CNA's capitalization and leverage are very strong with a financial leverage ratio at 20% as of June 30, 2021. CNA's capital is evaluated on both risk-adjusted and non-risk adjusted basis. At YE 2020, CNA's Prism Score was 'Very Strong', including material unrealized bond gains in capital, and 'Strong', excluding such gains, which is consistent with Prism life methodology as the majority of bond gains come from CNA's LTC business.

Fitch believes CNA's reserves are moderately redundant in p/c lines but likely deficient in LTC. Fitch's concerns with LTC are focused on uncertainties regarding utilization and morbidity trends, ability to obtain necessary rate increases, expectations for ongoing low interest rates and long-duration claims. Given market-wide uncertainties linked to the LTC business, Fitch believes CNA's LTC reserves, and those of many other LTC insurers, will require future strengthening.
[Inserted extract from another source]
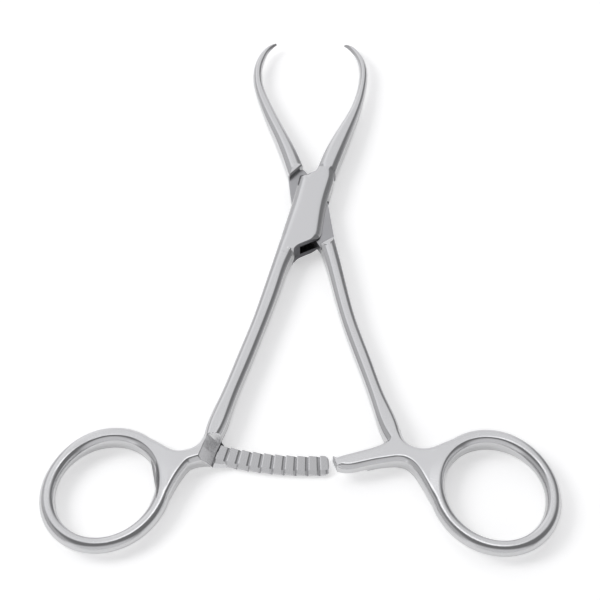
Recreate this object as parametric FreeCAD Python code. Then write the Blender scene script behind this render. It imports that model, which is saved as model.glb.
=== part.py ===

CNA is majority owned by Loews Corporation (IDR A/Stable). While CNA benefits from Loews' financial flexibility and investment expertise, Fitch's ratings on CNA and its subsidiaries are not currently uplifted due to ownership.

RATING SENSITIVITIES

Factors that could, individually or collectively, lead to positive rating action/upgrade:

A material reduction in LTC exposure.

Factors that could, individually or collectively, lead to negative rating action/downgrade:

Adverse development of LTC reserves of more than $1 billion;

Sustained GAAP underwriting loss;

Sustained adverse GAAP reserve development in excess of 3% of prior year's equity;

Sustained GAAP ROE of 6% or lower;

A reduction in the overall assessment of capital factor to 'a+' or lower.

Best/Worst Case Rating Scenario

International scale credit ratings of Financial Institutions and Covered Bond issuers have a best-case rating upgrade scenario (defined as the 99th percentile of rating transitions, measured in a positive direction) of three notches over a three-year rating horizon; and a worst-case rating downgrade scenario (defined as the 99th percentile of rating transitions, measured in a negative direction) of four notches over three years. The complete span of best- and worst-case scenario credit ratings for all rating categories ranges from 'AAA' to 'D'. Best- and worst-case scenario credit ratings are based on historical performance. For more information about the methodology used to determine sector-specific best- and worst-case scenario credit ratings, visit https://www.fitchratings.com/site/re/10111579

REFERENCES FOR SUBSTANTIALLY MATERIAL SOURCE CITED AS KEY DRIVER OF RATING

The principal sources of information used in the analysis are described in the Applicable Criteria.

ESG Considerations

Unless otherwise disclosed in this section, the highest level of ESG credit relevance is a score of '3'. This means ESG issues are credit-neutral or have only a minimal credit impact on the entity, either due to their nature or the way in which they are being managed by the entity. For more information on Fitch's ESG Relevance Scores, visit www.fitchratings.com/esg.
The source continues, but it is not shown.